On page 1, the viewpoint character (one suspects he’s a warrior hero) is “lying naked, bound, and bruised on the cold ground.” That’s not just the first page; it’s the very first sentence. A smallish group of nasty guys, we quickly learn, is planning to torture and kill him. There is mention of “tools … heating in the coals.”

Exciting, right? Is your pulse pounding yet? Sure it is.

Nonetheless, I maintain that this is a terrible way to start a novel.

Why do I say that? First, because it’s glaringly obvious that the hero is going to escape from this gruesome death-trap. (And indeed, on page 3 the nasty guys have gone into their shack because it’s raining and sleeting, and then he finds a sharp rock and starts sawing at the ropes, and bingo, he’s free.) There is no actual suspense in the opening: It’s a hoax. If the hero were actually tortured and killed on page 3, there would be no book! So the fact that he is going to escape is never in doubt.

Second, if you start a book with such an intense situation, what’s your follow-up? The writer can’t possibly sustain that level of danger for 450 pages. (And that’s just Book I; apparently there are three books in this particular segment of the saga.) The story is almost certain to sag rather than building.

To be sure, the writer can try to sustain the tension. Flipping through the book at random, I quickly find a page with a mention of assassination, another where the body of a murdered man is carried into a castle, and another where some character’s “wound was hugely swollen and leaking stinking pus.” Such a surfeit of grinding grimness may appeal to a few readers — those who are so numb to start with that only a steady diet of tooth and claw can give them, for an hour or two, the illusion that they’re still alive. But if you aren’t numb to start with, you soon will be.

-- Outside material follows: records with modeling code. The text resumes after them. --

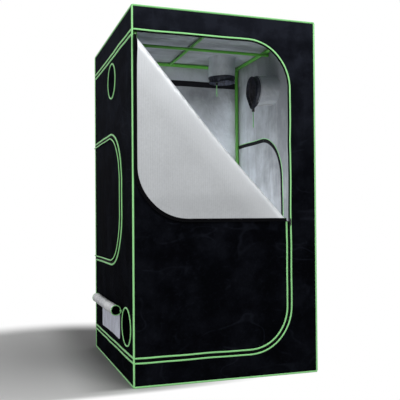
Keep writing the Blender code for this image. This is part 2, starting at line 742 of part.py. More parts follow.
def drawcord(name, top, across, drop):
    """A loop of cord that leaves the cuff as two strands and hangs below the lock."""
    half = STRAND_SPACING / 2
    straight = drop - LOOP_BEND
    steps = round(straight / LOOP_BEND)
    strand_places = [(half, straight * k / steps) for k in range(steps + 1)]
    strand_places.append((LOOP_HALF_WIDTH, straight + LOOP_BEND / 2))
    route = [top + across * side - Z_AXIS * down for side, down in strand_places]
    route.append(top - Z_AXIS * drop)
    route += [top - across * side - Z_AXIS * down for side, down in reversed(strand_places)]
    curve = bpy.data.curves.new(name, "CURVE")
    curve.dimensions = "3D"
    curve.bevel_depth = CORD_R
    curve.bevel_resolution = 2
    curve.use_fill_caps = True
    curve.resolution_u = 1
    spline = curve.splines.new("POLY")
    points = smooth_route(route, CORD_STEP_DIAMETERS * 2 * CORD_R)
    spline.points.add(len(points) - 1)
    for point, place in zip(spline.points, points):
        point.co = (*place, 1.0)
    curve.materials.append(MATERIALS["piping"])
    made = bpy.data.objects.new(name, curve)
    bpy.context.scene.collection.objects.link(made)
    return made


def cord_lock(name, top, across):
    """A barrel with a slot through it for the cord's two strands."""
    side = across.normalized()
    plane = Face(top, side, Z_AXIS.cross(side))
    half = STRAND_SPACING / 2
    bore = CORD_R + LOCK_CLEARANCE
    slot = arc((half, 0.0), bore, -90.0, 90.0, CORNER_STEPS)
    slot += arc((-half, 0.0), bore, 90.0, 270.0, CORNER_STEPS)
    barrel = arc((0.0, 0.0), LOCK_R, 0.0, 360.0 * (1 - 1 / PORT_SIDES), PORT_SIDES - 1)
    slab(name, plane, barrel[::2], [slot], -LOCK_DROP - LOCK_LENGTH, -LOCK_DROP, MATERIALS["plastic"])


def cuff_low_point(face, place, low, axial_drop):
    """Place just under the cuff's lowest point, where the cord comes out."""
    outer = SLEEVE_R + SLEEVE_FABRIC
    middle = SLEEVE_LENGTH - CUFF_LENGTH / 2
    side = Vector((math.cos(math.radians(low)), math.sin(math.radians(low))))
    pleat = PLEAT_DEPTH * math.cos(PLEAT_COUNT * math.radians(low))
    if axial_drop:
        reach = outer - (CUFF_DRAW + SLEEVE_FABRIC) / 2 + GATHER_END_SHARE * pleat
        depth = SLEEVE_LENGTH + GATHER_END_SHARE * TEAR_DROP + SEAT_GAP
    else:
        reach = outer - CUFF_DRAW + pleat + TEAR_DROP + SLEEVE_SAG * middle / SLEEVE_LENGTH + SEAT_GAP
        depth = middle
    return face.at(place[0] + side.x * reach, place[1] + side.y * reach, -depth)


def ports():
    """Three wall ports and one roof port, each with its drawcord and cord lock."""
    down = -90.0
    roof_low = 225.0
    rows = (("left_upper", LEFT, (-LEFT_UPPER_PORT[0], LEFT_UPPER_PORT[1]), down, False, WALL_CORD_DROP),
            ("left_lower", LEFT, (-LEFT_LOWER_PORT[0], LEFT_LOWER_PORT[1]), down, False, LOW_CORD_DROP),
            ("right_upper", RIGHT, RIGHT_UPPER_PORT, down, False, WALL_CORD_DROP),
            ("roof", ROOF, ROOF_PORT, roof_low, True, ROOF_CORD_DROP))
    for name, face, place, low, axial_drop, drop in rows:
        port("port_" + name, face, place, low, axial_drop)
        top = cuff_low_point(face, place, low, axial_drop)
        across = Y_AXIS if not axial_drop else (X_AXIS - Y_AXIS).normalized()
        drawcord("drawcord_" + name, top, across, drop)
        cord_lock("cord_lock_" + name, top, across)


# Low vent

def vent():
    """Mesh panel in the left wall, and the cover flap rolled up over it in a spiral."""
    outline = rounded_rectangle(-VENT_REAR_Y + SEAT_GAP, VENT_BOTTOM + SEAT_GAP, -VENT_FRONT_Y - SEAT_GAP,
                                VENT_TOP - SEAT_GAP, VENT_CORNER_R, CORNER_STEPS)
    slab("vent_mesh", LEFT, outline, [], -HALF_FABRIC, HALF_FABRIC, MATERIALS["mesh"])

    # Section seen along +Y: u is the distance out from the wall, v the height
    wall = HALF_FABRIC + SEAT_GAP
    centre = (wall + HALF_FABRIC + ROLL_R, ROLL_HEM_Z - ROLL_R)
    line = [(wall + HALF_FABRIC, ROLL_HEM_Z + ROLL_PITCH)]
    for k in range(ROLL_STEPS + 1):
        share = k / ROLL_STEPS
        turned = 2 * math.pi * ROLL_TURNS * share
        radius = ROLL_R - ROLL_PITCH * ROLL_TURNS * share
        angle = math.pi + turned
        line.append((centre[0] + radius * math.cos(angle), centre[1] + radius * math.sin(angle)))
    normals = path_normals(line)
    one = [(u + nu * HALF_FABRIC, v + nv * HALF_FABRIC) for (u, v), (nu, nv) in zip(line, normals)]
    other = [(u - nu * HALF_FABRIC, v - nv * HALF_FABRIC) for (u, v), (nu, nv) in zip(line, normals)]
    plane = Face((-SEAM_X, 0.0, 0.0), -X_AXIS, Z_AXIS)
    slab("vent_flap", plane, one + other[::-1], [], ROLL_FRONT_Y, ROLL_REAR_Y, MATERIALS["lining"])


# Floor tray

def floor_tray():
    """A shallow tray with a turned-out rim, inside the bottom bars."""
    half_x = FRAME_X - SOCKET_R - TRAY_GAP - TRAY_RIM
    half_y = FRAME_Y - SOCKET_R - TRAY_GAP - TRAY_RIM
    low = FABRIC + SEAT_GAP
    high = low + TRAY_HEIGHT
    rows = ((0.0, low), (0.0, high - TRAY_WALL), (TRAY_RIM, high - TRAY_WALL), (TRAY_RIM, high),
            (-TRAY_WALL, high), (-TRAY_WALL, low + TRAY_WALL))
    rings = []
    for grow, z in rows:
        outline = rounded_rectangle(-half_x - grow, -half_y - grow, half_x + grow, half_y + grow,
                                    TRAY_CORNER_R + grow, CORNER_STEPS)
        rings.append([Vector((u, v, z)) for u, v in outline])
    loft("floor_tray", rings, False, MATERIALS["tray"])


# Zip sliders

def slider(name, face, u, v, along_v):
    """A slider body with a raised bridge, lying on the tape beside the zip line."""
    low = HALF_FABRIC + SEAT_GAP
    half_u = (SLIDER_WIDTH if along_v else SLIDER_LENGTH) / 2
    half_v = (SLIDER_LENGTH if along_v else SLIDER_WIDTH) / 2
    base = rounded_rectangle(u - half_u, v - half_v, u + half_u, v + half_v, SLIDER_BEVEL, CORNER_STEPS)
    body = slab(name, face, base, [], low, low + SLIDER_HEIGHT, MATERIALS["plastic"])
    bridge_half = SLIDER_BRIDGE / 2
    if along_v:
        outline = [(u - bridge_half, v - half_v / 2), (u + bridge_half, v - half_v / 2),
                   (u + bridge_half, v + half_v / 2), (u - bridge_half, v + half_v / 2)]
    else:
        outline = [(u - half_u / 2, v - bridge_half), (u + half_u / 2, v - bridge_half),
                   (u + half_u / 2, v + bridge_half), (u - half_u / 2, v + bridge_half)]
    top = slab("bridge", face, outline, [], low + SLIDER_HEIGHT / 2, low + SLIDER_HEIGHT + SLIDER_BRIDGE,
               MATERIALS["plastic"])
    return combine(body, [top], "UNION")


def sliders():
    """One slider on each zip, parked on the fixed side of the zip line."""
    offset = ZIP_GAP / 2 + SEAT_GAP + SLIDER_WIDTH / 2
    slider("zip_slider_front", FRONT, DOOR_FREE_X + offset, FRONT_SLIDER_Z, True)
    for name, opening in (("rear", REAR_DOOR), ("left", LEFT_WINDOW), ("right", RIGHT_WINDOW)):
        u = opening.hinge_u + opening.sign * SLIDER_PARK
        slider("zip_slider_" + name, opening.face, u, opening.bottom - offset, False)


def zip_tab():
    """Pull tab of the front slider: a plate hanging from the bridge by its eye."""
    offset = ZIP_GAP / 2 + SEAT_GAP + SLIDER_WIDTH / 2
    u = DOOR_FREE_X + offset
    low = HALF_FABRIC + SEAT_GAP + SLIDER_HEIGHT + SLIDER_BRIDGE + SEAT_GAP
    head = FRONT_SLIDER_Z
    half = TAB_WIDTH / 2
    outline = arc((u, head - TAB_LENGTH + half), half, 180.0, 360.0, ARC_STEPS)
    outline += arc((u, head), half, 0.0, 180.0, ARC_STEPS)
    hole = arc((u, head - TAB_LENGTH + half), TAB_EYE_R, 0.0, 360.0 * (1 - 1 / ROD_SIDES), ROD_SIDES - 1)
    slab("zip_tab_front", FRONT, outline, [hole], low, low + TAB_THICKNESS, MATERIALS["plastic"])


def clear_scene():
    """Remove whatever the scene holds."""
    for old in list(bpy.data.objects):
        bpy.data.objects.remove(old)


clear_scene()
MATERIALS = make_materials()
corner_sockets()
frame_tubes()
crossbars()
panels()
closed_panels()
edge_piping()
door_panel()
door_flap()
ports()
vent()
floor_tray()
sliders()
zip_tab()
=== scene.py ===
"""Indoor grow tent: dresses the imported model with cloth, piping, zips, ducts, cords and finishes.

Metres, +Z up, front at -Y. Runs as a script; laid out as an add-on so that its parts can be reused.
"""
import math

import bpy
import numpy as np
from bpy.props import FloatProperty, FloatVectorProperty, IntProperty, PointerProperty
from mathutils import Matrix, Vector, noise
from mathutils.geometry import delaunay_2d_cdt


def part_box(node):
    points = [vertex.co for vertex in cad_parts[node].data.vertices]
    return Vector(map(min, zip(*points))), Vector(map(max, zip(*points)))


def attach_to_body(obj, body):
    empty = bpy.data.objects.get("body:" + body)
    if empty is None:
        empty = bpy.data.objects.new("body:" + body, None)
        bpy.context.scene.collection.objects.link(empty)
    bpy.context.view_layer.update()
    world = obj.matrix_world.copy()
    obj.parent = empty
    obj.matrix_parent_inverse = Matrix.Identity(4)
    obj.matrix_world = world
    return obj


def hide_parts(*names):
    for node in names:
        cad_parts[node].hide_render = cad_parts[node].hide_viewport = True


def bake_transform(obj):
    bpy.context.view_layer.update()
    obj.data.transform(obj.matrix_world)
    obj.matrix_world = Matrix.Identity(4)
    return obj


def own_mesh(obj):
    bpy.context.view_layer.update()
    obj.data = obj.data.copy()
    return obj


bl_info = {
    "name": "Grow Tent Dressing",
    "version": (1, 0, 0),
    "blender": (4, 5, 0),
    "location": "3D View > Sidebar > Grow Tent",
    "description": "Cloth, piping, zips, duct ports and finishes of an indoor grow tent",
    "category": "Object",
}

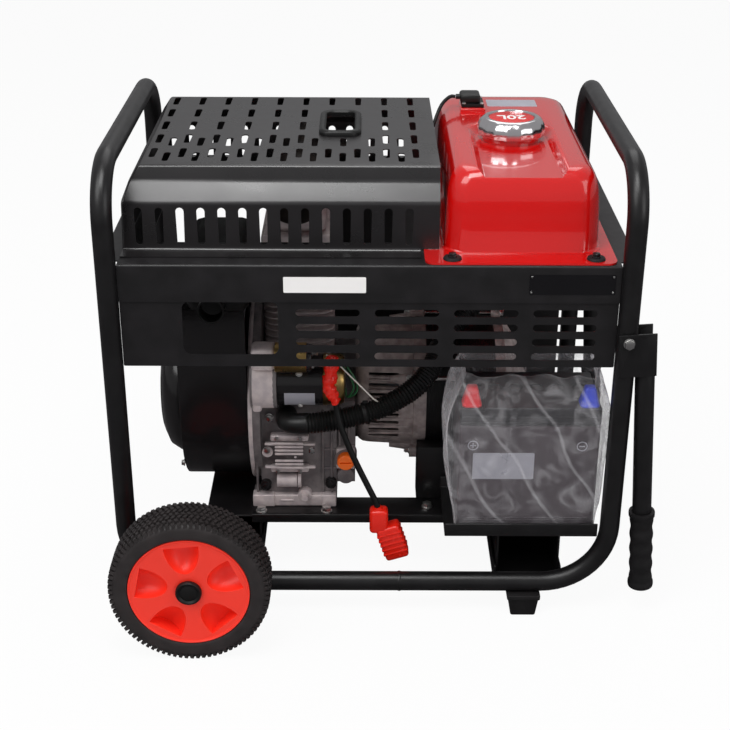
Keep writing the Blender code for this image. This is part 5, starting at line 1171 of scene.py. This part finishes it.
# %% Ribbed side cover with its bolts
COVER = (-0.1550, -0.0740, 0.1655, 0.2240)
bm = bmesh.new()
block(bm, (COVER[0], -0.1345, COVER[2]), (COVER[1], CASE_Y - GAP, COVER[3] - 0.006), radius=0.0050,
      segments=4)
block(bm, (COVER[0] + 0.002, -0.1372, COVER[2] + 0.005), (COVER[1] - 0.004, -0.1300, COVER[2] + 0.0085),
      radius=0.0012)
block(bm, (COVER[0] + 0.002, -0.1372, COVER[3] - 0.0145), (COVER[1] - 0.004, -0.1300, COVER[3] - 0.0110),
      radius=0.0012)
block(bm, (COVER[0] + 0.010, -0.1330, COVER[3] - 0.010), (COVER[1] - 0.014, CASE_Y - GAP, COVER[3]),
      radius=0.0030)
block(bm, (COVER[0] + 0.010, -0.1330, COVER[2] - 0.004), (COVER[1] - 0.014, CASE_Y - GAP, COVER[2] + 0.005),
      radius=0.0030)
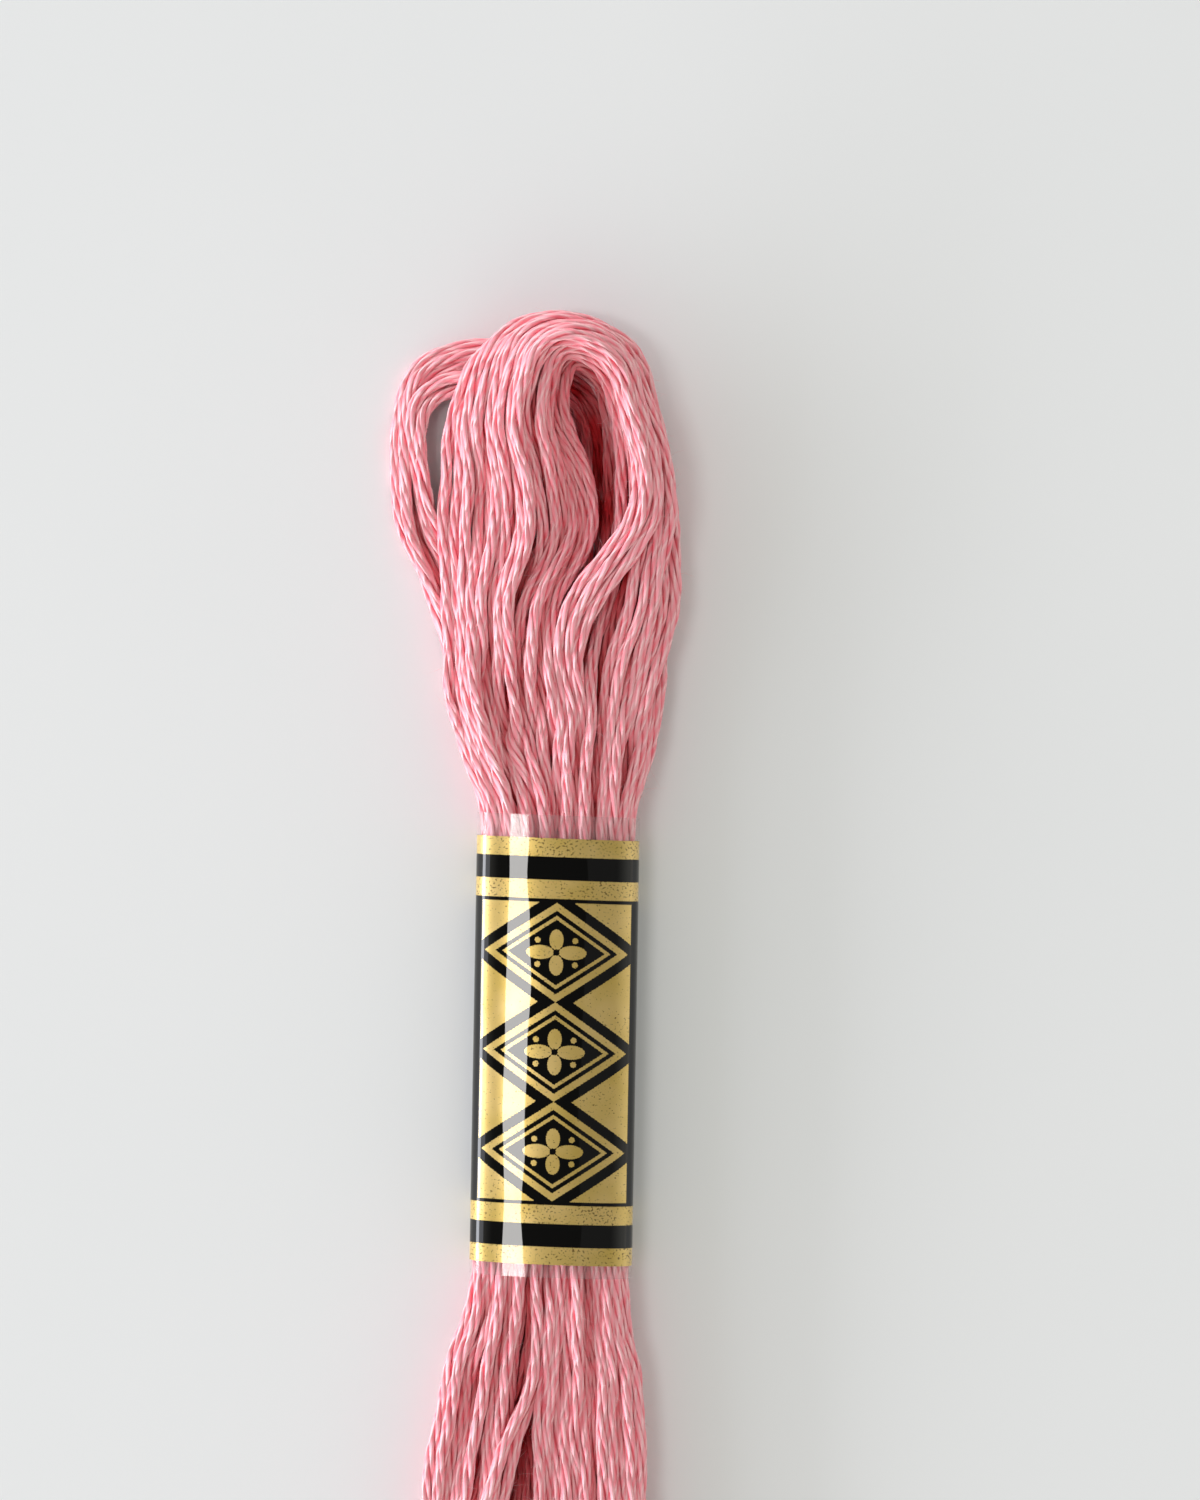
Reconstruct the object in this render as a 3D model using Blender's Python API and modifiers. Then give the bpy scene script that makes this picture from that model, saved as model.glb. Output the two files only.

Personally, I don’t feel that the highest purpose a novel can aspire to is to stun the reader into passive acceptance of extreme violence. But maybe that’s just me. In any event, I didn’t start this little essay with the intention of complaining about violence in popular fiction. I only wanted to point out that the first page of a story should be honest, not a con game — that is, that the problem facing the lead character should last for more than two pages — and that the opening should leave room for the story to develop in some direction or other. If the opening is too forceful, too extreme, there’s nowhere to go but down.